I still remember the precise moment when I realized that I loved this book: at the conclusion of two lengthy chapters, entitled "Lieutenant Mamiya's Long Story: Part I" and "Part II," recounting Lieutenant Mamiya's horrific capture and torment at the hands of Russian soldiers in outer Mongolia. Murakami's story-telling talent settles each moment in almost unbearable vividness, from its relatively mundane settings, through a traumatizing, blood-spattered episode, to a sun-parched epiphany at the bottom of a dry well.

And yet, while Lieutenant Mamiya's story (or parts thereof) is frequently invoked throughout the course of the book, it is hardly the book's central concern. Indeed, it is a story told by a friend of a friend of the narrator, Toru Okada, a 30-year-old man whose only connection with the Russo-Japanese war is through war stories, like this one, told by tired old men. When the book opens, his thoughts are far away from the narrow well near Mongolia where Lieutenant Mamiya briefly gains and then loses his life's salvation. Instead, Okada is concerned about his long unemployment, his missing cat, and the mysterious cologne he smells on his wife's neck.

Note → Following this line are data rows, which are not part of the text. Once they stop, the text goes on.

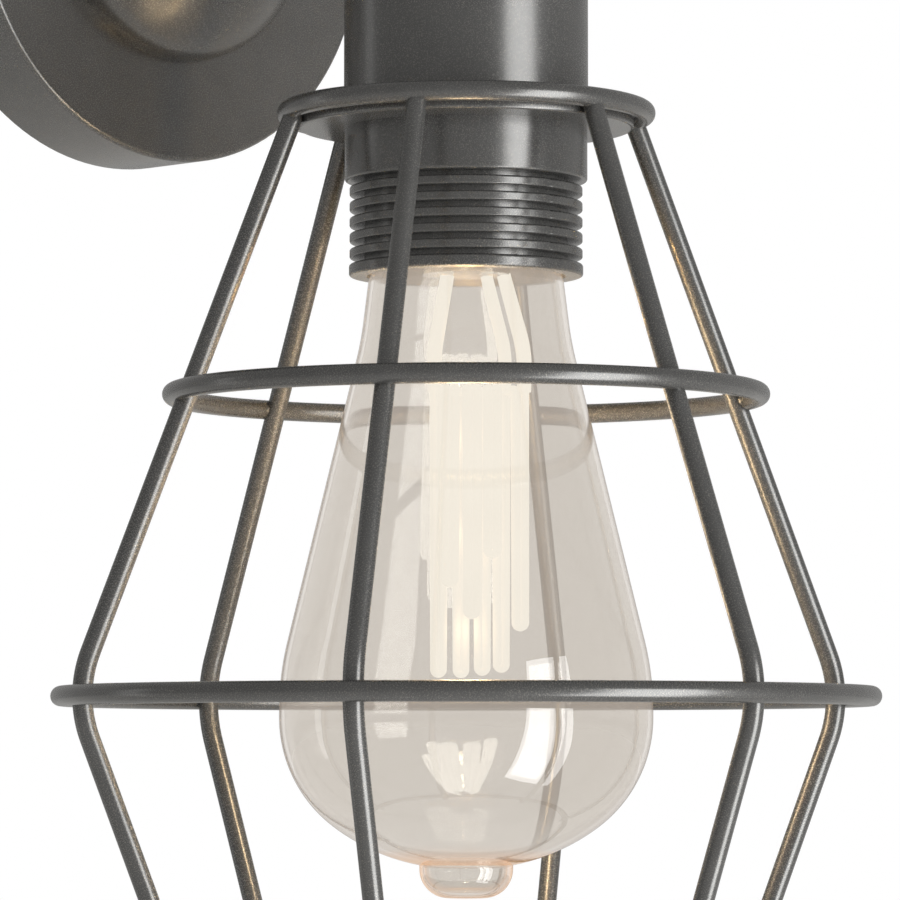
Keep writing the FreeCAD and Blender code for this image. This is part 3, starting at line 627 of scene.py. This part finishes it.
def points_mesh(name, points, edges=(), faces=()):
    mesh = bpy.data.meshes.new(name)
    mesh.from_pydata([tuple(p) for p in points], list(edges), list(faces))
    return mesh


# ---------------------------------------------------------------- pieces

class CAGELIGHT_OT_wall_parts(bpy.types.Operator):
    """Finishes the bracket, its terminals and screws, the canopy, the boss and the arm"""
    bl_idname = "cagelight.wall_parts"
    bl_label = "Wall parts"

    def execute(self, context):
        dress("wall_bracket", "terminal_block", "terminal_screws", "block_screw", "earth_screw",
              "canopy", "canopy_screws", "arm_boss", "arm", "arm_washer", "arm_nut",
              "live_lead", "neutral_lead")
        return {"FINISHED"}


class CAGELIGHT_OT_lampholder(bpy.types.Operator):
    """Finishes the cup, barrel, collar and insert, and presses the thread into the screw shell"""
    bl_idname = "cagelight.lampholder"
    bl_label = "Lampholder"

    def execute(self, context):
        dress("holder_cup", "nipple_nut", "holder_barrel", "holder_screws", "lamp_insert",
              "insert_terminals", "centre_contact", "clamp_collar", "screw_shell")
        thread = context.scene.cage_thread
        low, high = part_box("screw_shell")
        outside = half_width("screw_shell") - 0.02 * MM
        bore = outside - 0.36 * MM
        fade = 2 * MM
        steps = 120
        levels = [low.z + (high.z - low.z) * i / steps for i in range(steps + 1)]
        heights = levels + levels[::-1]

        def radius_at(i, angle):
            if i > steps:
                return outside
            wave = thread_wave(thread.pitch, heights[i], angle, low.z, high.z, (fade, fade), 1)
            return bore + thread.shell_depth * wave

        mesh = turned_mesh("threaded_shell", len(heights), THREAD_SIDES, radius_at,
                           lambda i: heights[i])
        mesh_object("threaded_shell", mesh, "brass", "fixture", ["screw_shell"])
        return {"FINISHED"}


class CAGELIGHT_OT_cage(bpy.types.Operator):
    """Bends the six legs and four rings of the cage out of wire and lays a weld at each crossing"""
    bl_idname = "cagelight.cage"
    bl_label = "Wire cage"

    def execute(self, context):
        dress("cage_disc", *ring_names, *leg_names)
        self.bend_legs(context.scene.cage_wires)
        self.bend_rings()
        self.lay_welds(context.scene.cage_welds)
        return {"FINISHED"}

    def bend_legs(self, wires):
        """One leg bent where two straight runs meet at the largest ring, repeated round the lamp."""
        rise = middle("top_ring").z - ring_level
        drop = ring_level - middle("bottom_ring").z
        top = ring_radius("top_ring") - wires.top_inset
        bend = ring_radius("large_ring") - wires.large_seat
        lean = math.atan2(bend - top, rise)
        corner = bend + wires.bend_radius * (1 / math.cos(lean) - 1)
        bottom = ring_radius("bottom_ring") - wires.ring_seat
        upper_slope = (corner - top) / rise
        lower_slope = (corner - bottom) / drop
        high = rise - wires.top_gap
        low = drop + wires.bottom_end
        path = [(0, upper_slope * high - corner, high), (0, -corner, 0),
                (0, lower_slope * low - corner, -low)]
        start = points_mesh("leg_path", path, [(0, 1), (1, 2)])

        tree, node, given = node_tree("bent_legs", [
            ("Wire radius", "NodeSocketFloat", wire_radius),
            ("Bend radius", "NodeSocketFloat", wires.bend_radius),
            ("Legs", "NodeSocketInt", wires.leg_count),
            ("Lamp axis", "NodeSocketVector", (0, 0, 0)),
        ])
        line = node("GeometryNodeMeshToCurve", i0=given)
        bent = node("GeometryNodeFilletCurve", {"mode": "POLY"}, curve=line, count=BEND_STEPS,
                    radius=given.outputs["Bend radius"])
        section = node("GeometryNodeCurvePrimitiveCircle", resolution=WIRE_SIDES,
                       radius=given.outputs["Wire radius"])
        leg = node("GeometryNodeCurveToMesh", curve=bent, profile_curve=section, fill_caps=True)
        spots = node("GeometryNodePoints", count=given.outputs["Legs"])
        number = node("GeometryNodeInputIndex")
        share = node("ShaderNodeMath", {"operation": "DIVIDE"}, i0=number, i1=given.outputs["Legs"])
        angle = node("ShaderNodeMath", PRODUCT, i0=share, i1=2 * math.pi)
        turn = node("ShaderNodeCombineXYZ", z=angle)
        legs = node("GeometryNodeInstanceOnPoints", points=spots, instance=leg, rotation=turn)
        placed = node("GeometryNodeTransform", geometry=legs, translation=given.outputs["Lamp axis"])
        end_tree(node, placed, "powder_coat")
        mesh = grown_mesh("bent_legs", start, tree, {
            "Wire radius": wire_radius, "Bend radius": wires.bend_radius, "Legs": wires.leg_count,
            "Lamp axis": lamp_axis + Vector((0, 0, ring_level))})
        smooth(mesh, flat_ends=True)
        mesh_object("bent_legs", mesh, "powder_coat", "cage", leg_names)

    def bend_rings(self):
        """Every ring is the same wire swept round a circle of its own radius at its own level."""
        centres = [lamp_axis + Vector((0, 0, middle(name).z)) for name in ring_names]
        start = points_mesh("ring_levels", centres)
        radii = start.attributes.new("ring_radius", "FLOAT", "POINT")
        radii.data.foreach_set("value", [ring_radius(name) for name in ring_names])
        tree, node, given = node_tree("wire_rings", [("Wire radius", "NodeSocketFloat", wire_radius)])
        held = node("GeometryNodeInputNamedAttribute", {"data_type": "FLOAT"}, name="ring_radius")
        size = node("ShaderNodeCombineXYZ", x=held, y=held, z=1.0)
        circle = node("GeometryNodeCurvePrimitiveCircle", resolution=RING_STEPS, radius=1.0)
        circles = node("GeometryNodeInstanceOnPoints", points=given, instance=circle, scale=size)
        real = node("GeometryNodeRealizeInstances", geometry=circles)
        section = node("GeometryNodeCurvePrimitiveCircle", resolution=WIRE_SIDES,
                       radius=given.outputs["Wire radius"])
        rings = node("GeometryNodeCurveToMesh", curve=real, profile_curve=section)
        end_tree(node, rings, "powder_coat")
        mesh = grown_mesh("wire_rings", start, tree, {"Wire radius": wire_radius})
        smooth(mesh)
        mesh_object("wire_rings", mesh, "powder_coat", "cage", ring_names)

    def lay_welds(self, welds):
        """A small round bead on each side of a leg, where a ring crosses it."""
        tree, node, given = node_tree("weld_beads", [
            ("Bead size", "NodeSocketFloat", welds.bead_size),
            ("Smallest", "NodeSocketFloat", welds.smallest),
            ("Largest", "NodeSocketFloat", welds.largest),
            ("Seed", "NodeSocketInt", welds.seed),
        ])
        ball = node("GeometryNodeMeshIcoSphere", radius=1.0, subdivisions=3)
        size = node("FunctionNodeRandomValue", {"data_type": "FLOAT"}, seed=given.outputs["Seed"],
                    i2=given.outputs["Smallest"], i3=given.outputs["Largest"])
        scale = node("ShaderNodeMath", PRODUCT, i0=size, i1=given.outputs["Bead size"])
        turn = node("FunctionNodeRandomValue", {"data_type": "FLOAT_VECTOR"},
                    seed=given.outputs["Seed"], i0=(0, 0, 0), i1=(6.28, 6.28, 6.28))
        beads = node("GeometryNodeInstanceOnPoints", points=given, instance=ball, rotation=turn,
                     scale=scale)
        end_tree(node, beads, "powder_coat")
        spots = []
        for ring in ring_names:
            reach = ring_radius(ring) - welds.bead_size
            for number in range(len(leg_names)):
                turned = Matrix.Rotation(number * 2 * math.pi / len(leg_names), 3, "Z")
                for side in (-welds.bead_side, welds.bead_side):
                    spots.append(turned @ Vector((side, -reach, middle(ring).z)) + lamp_axis)
        start = points_mesh("weld_spots", spots)
        mesh = grown_mesh("cage_welds", start, tree, {
            "Bead size": welds.bead_size, "Smallest": welds.smallest, "Largest": welds.largest,
            "Seed": welds.seed})
        smooth(mesh)
        mesh_object("cage_welds", mesh, "powder_coat", "cage")


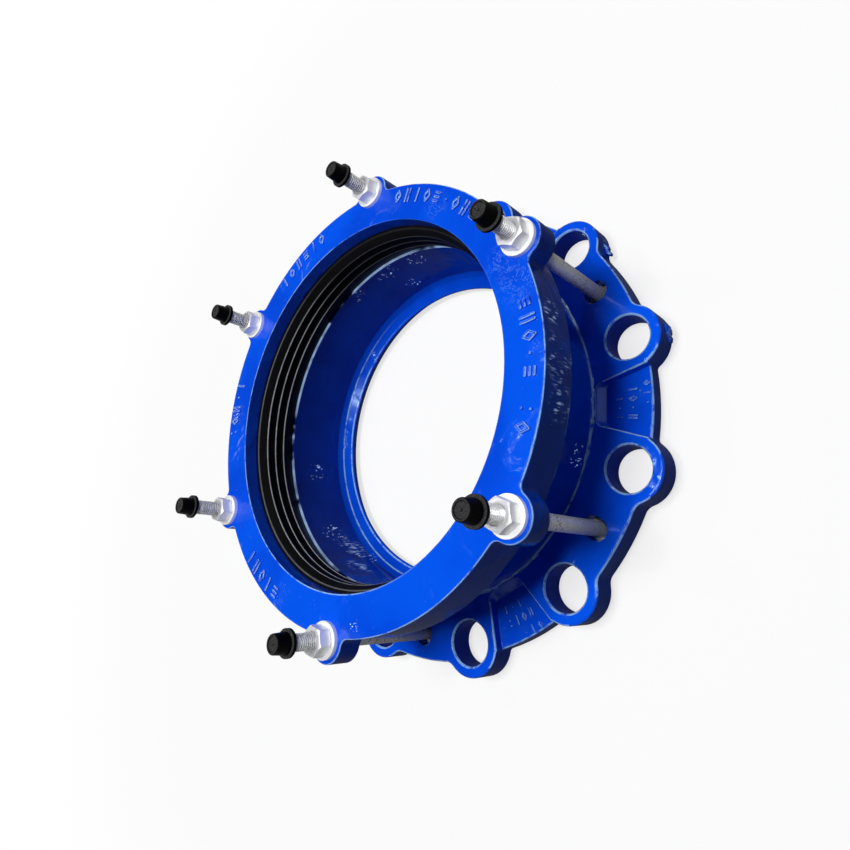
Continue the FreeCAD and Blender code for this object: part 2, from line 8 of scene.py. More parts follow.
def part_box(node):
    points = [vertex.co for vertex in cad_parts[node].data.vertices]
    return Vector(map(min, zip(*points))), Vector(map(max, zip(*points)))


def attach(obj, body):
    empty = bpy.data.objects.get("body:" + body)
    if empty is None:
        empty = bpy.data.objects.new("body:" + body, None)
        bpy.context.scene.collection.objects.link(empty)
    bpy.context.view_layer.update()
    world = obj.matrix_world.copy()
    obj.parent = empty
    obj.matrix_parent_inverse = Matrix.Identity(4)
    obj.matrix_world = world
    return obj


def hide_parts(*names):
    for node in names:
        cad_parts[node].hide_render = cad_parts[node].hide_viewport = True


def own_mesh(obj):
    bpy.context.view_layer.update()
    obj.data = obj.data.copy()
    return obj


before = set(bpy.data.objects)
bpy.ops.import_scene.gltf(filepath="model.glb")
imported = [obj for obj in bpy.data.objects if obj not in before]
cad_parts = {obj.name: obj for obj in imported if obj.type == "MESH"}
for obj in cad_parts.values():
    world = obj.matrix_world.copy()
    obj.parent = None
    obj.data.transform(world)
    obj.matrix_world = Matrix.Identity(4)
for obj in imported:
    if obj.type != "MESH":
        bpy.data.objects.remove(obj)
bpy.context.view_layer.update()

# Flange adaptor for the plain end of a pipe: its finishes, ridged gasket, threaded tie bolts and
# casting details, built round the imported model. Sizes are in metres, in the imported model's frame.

bl_info = {
    "name": "Flange adaptor",
    "version": (1, 0, 0),
    "blender": (4, 5, 0),
    "location": "3D View > Sidebar > Adaptor",
    "description": "Finishes, gasket, threads and casting details of a pipe flange adaptor",
    "category": "Object",
}

MM = 0.001


def mm(*lengths):
    """Lengths in mm, as a tuple in metres."""
    return tuple(length * MM for length in lengths)


def polar(radius, turn, height=0):
    """The point at a radius, a turn about the upright axis and a height."""
    return Vector((radius * math.cos(turn), radius * math.sin(turn), height))


TIES = range(1, 7)
TIE_STEP = 360 / len(TIES)
METAL = "bolts_nuts_washers"

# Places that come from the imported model.
BOLT_LOW, BOLT_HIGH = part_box("tie_bolt_1")
WASHER_LOW, WASHER_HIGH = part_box("washer_1")
TIE_RADIUS = (WASHER_LOW.x + WASHER_HIGH.x) / 2
RING_FACE = WASHER_LOW.z

# The camera: place, turn about X, Y and Z in degrees, lens and film width in mm, shift as shares of
# that width, and how near and far it sees.
CAMERA_PLACE = (0.219926, -0.231763, 0.357675)
CAMERA_TURN = (17.6683, 41.5721, -24.9816)
CAMERA_LENS = 26.2314
CAMERA_FILM = 36
CAMERA_SHIFT = (-0.012607, -0.042985)
CAMERA_CLIP = (0.02, 200)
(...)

He is also concerned, of course, about these brief phone calls he keeps receiving from a mysterious woman, who, in one early, hilarious passage (the first of many, strangely if effectively juxtaposed with sub-narratives of shocking brutality and despair) engages in unilateral phone sex with the hapless Okada.

This is not to say that the book's central narrative--which concerns Toru Okada's increasingly tenuous grasp on reality as forces outside his control intrude on his otherwise orderly life--lacks verve of its own. One of Okada's early arguments with his wife, Kumiko, is totally mundane and therefore wrenchingly authentic. Okada's creepy dreams of a pitch-black hotel room nearly veer into the horror genre with their uncanny eeriness. And Okada's friendship with the young May Kasahara is very sweet (thought faintly pedophilic--in an early scene he remarks on her "incredibly tiny chocolate-colored bikini, its little cloth patches held in place by bits of string").

An incredible proportion of this book, however, is taken up with seemingly peripheral tales only tenuously connected to Okada's story--and the vast majority of these tales are traumatically brutal, almost inhumanly so. A lot of them are war stories, including Mirayama's tales, the various zoo scenes, and the baseball massacre. Those that are not war stories nevertheless have that flavor, especially Creta Kano's harrowing autobiography. Almost uniformly, these "external" stories, as well as the individual narratives that make up Okada's life, are compellingly, page-turningly readable, in their own bizarre way. But they fail to add up to any sort of cohesive whole. It's true that Murakami does ramp up Okada's story near the end, with some explanations of the curious events going on in Okada's life, but neither Murakami's conclusions nor his explanations make any real sense. In fact, they make absolutely no sense at all--nor do they linger in one's memory in the same way as the more interesting sub-stories prior to and surrounding the surreal ending.

If there's any unity to The Wind-Up Bird Chronicle, it's not narrative, but thematic. Although it's hard to articulate, there are definitely underlying currents tying together the disparate pieces of Murakami's book; the book has a clear emotional story arc, even though the narrative story arc is scattered and sometimes distracted. And it is this torrent of emotions, dispensed in all-too-brief nuggets of intense story-telling, that stays with you long after this brilliant muddle of a book finally ends.

P.S. A word about the translation, by Jay Rubin. I have long had a problem with English translations of Japanese novels--to me, they always seem stilted, listless, both overly formal and overly colloquial, the inconsistent result of a translator struggling too hard to stick to the grammatical structure of the original text while forgetting its animating spirit. The translation of The Wind-Up Bird Chronicle is no better. Although the book ends up rising above its translation (and, to be fair, the translation also sometimes rose above my expectations), the failure to attain a uniformly excellent English text is a real shame.